Schranken der freien (Satzungs-)Sitzwahl
Allerdings hat der EuGH die Niederlassungsfreiheit insofern eingeschränkt, als dass bei einer reinen Verlegung des Satzungssitzes die Bestimmungen im Zuzugsstaat eingehalten werden müssen. Dabei ist insbesondere das Kriterium der Anknüpfung zu beachten, das es der Gesellschaft ermöglicht, als Gesellschaft nationaler Rechtsform im Zuzugsstaat anerkannt zu werden.
Die Definition der Anknüpfung ist mangels Vereinheitlichung im Unionsrecht gem. Art. 54 AEUV Sache des einzelnen Mitgliedsstaates. D.h. in jedem Einzelfall ist zu prüfen, ob der Zuzugsstaat nur an den Satzungssitz, oder eventuell auch an den Verwaltungssitz und eine damit verbundene tatsächliche wirtschaftliche Tätigkeit im Inland anknüpft, um es einer Gesellschaft zu ermöglichen, sich das Rechtskleid dieses Staates überziehen zu dürfen.

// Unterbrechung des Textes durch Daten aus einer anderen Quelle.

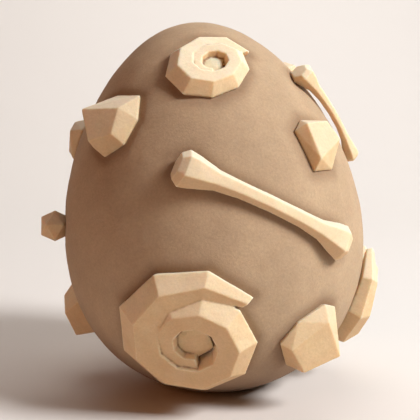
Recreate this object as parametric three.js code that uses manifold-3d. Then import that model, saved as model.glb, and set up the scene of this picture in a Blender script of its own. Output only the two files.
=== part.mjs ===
// A fossil egg: an egg-shaped stone that stands on a small worn spot, leaning a little, with
// ammonites, long bones, stone shards and pebbles bedded in shallow pockets all round it.
// Millimetres and degrees, +Z up, the origin at the middle of the worn spot.
// Bearings are measured round the egg's own axis, 0 at the front (-Y) and 90 at the right (+X).

import * as THREE from "three";
import { ConvexGeometry } from "three/addons/geometries/ConvexGeometry.js";
import { mergeVertices } from "three/addons/utils/BufferGeometryUtils.js";
import Module from "manifold-3d";

const wasm = await Module();
wasm.setup();

// The egg
const EGG_LENGTH = 183; // from end to end, before the worn spot is taken off
const EGG_RADIUS = 73;
const TAPER = 0.17; // how far the small end is narrower, and the big end wider, than an ellipse
const LEAN = 6.4; // the long axis leans this far towards -X
const WORN_DEPTH = 3; // how much of the big end is worn flat
const EGG_SIDES = 48;
const EGG_STEPS = 26;

// How the fossils are bedded
const CLEARANCE = 0.4; // between a fossil's corners and the wall of its pocket

const half = EGG_LENGTH / 2;
const baseRoundness = (EGG_RADIUS * (1 + TAPER)) ** 2 / half; // radius of the big end
const rad = THREE.MathUtils.degToRad;

// ---------------------------------------------------------------- solids

function solidFrom(geometry) {
  const bare = geometry.clone();
  bare.deleteAttribute("normal");
  bare.deleteAttribute("uv");
  const merged = mergeVertices(bare);
  return new wasm.Manifold(
    new wasm.Mesh({
      numProp: 3,
      vertProperties: merged.attributes.position.array,
      triVerts: new Uint32Array(merged.index.array),
    }),
  );
}

function geometryFrom(solid) {
  const mesh = solid.getMesh();
  const geometry = new THREE.BufferGeometry();
  geometry.setAttribute("position", new THREE.BufferAttribute(mesh.vertProperties, 3));
  geometry.setIndex(new THREE.BufferAttribute(mesh.triVerts, 1));
  const faceted = geometry.toNonIndexed();
  faceted.computeVertexNormals();
  return faceted;
}

const hull = (points) => solidFrom(new ConvexGeometry(points));

const union = (solids) => solids.reduce((joined, solid) => joined.add(solid));

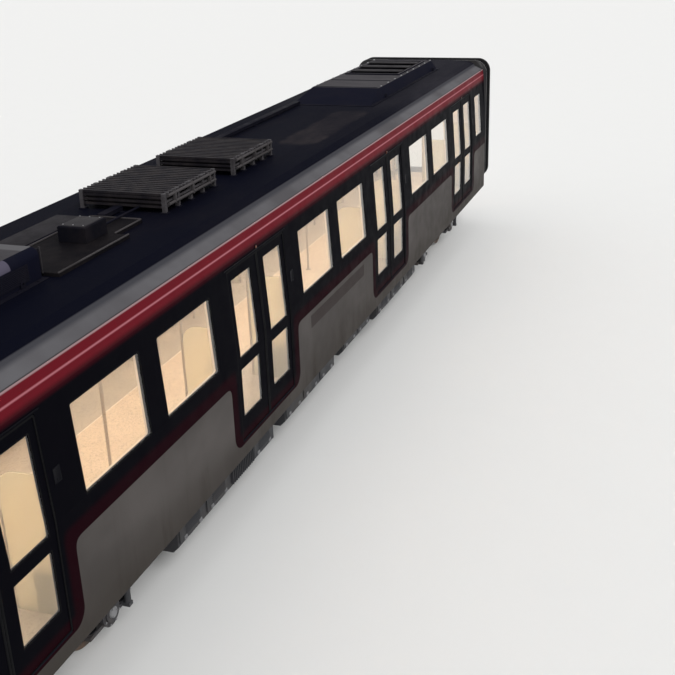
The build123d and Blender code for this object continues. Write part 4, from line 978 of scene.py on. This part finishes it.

Deutschland: § 4a GmbHG und § 5 AktG – satzungsmäßiger Zuzug möglich
Für Deutschland ist der Sachverhalt des Zuzugs und damit das Kriterium der Anknüpfung bereits seit MoMiG – zumindest für Kapitalgesellschaften – eindeutig geregelt. Gem. § 4a GmbHG und § 5 AktG erlaubt es der Gesetzgeber Gesellschaften mit beschränkter Haftung und Aktiengesellschaften – unter Beibehaltung des Satzungssitzes in Deutschland – den Verwaltungssitz ins Ausland zu verlegen. Somit muss es auch Gesellschaften aus anderen Mitgliedsstaaten möglich sein, unter Beibehaltung des Verwaltungssitzes im anderen Mitgliedstaat den Satzungssitz nach Deutschland zu verlegen und sich das Rechtskleid einer deutschen (Kapital-)Gesellschaft überzuziehen.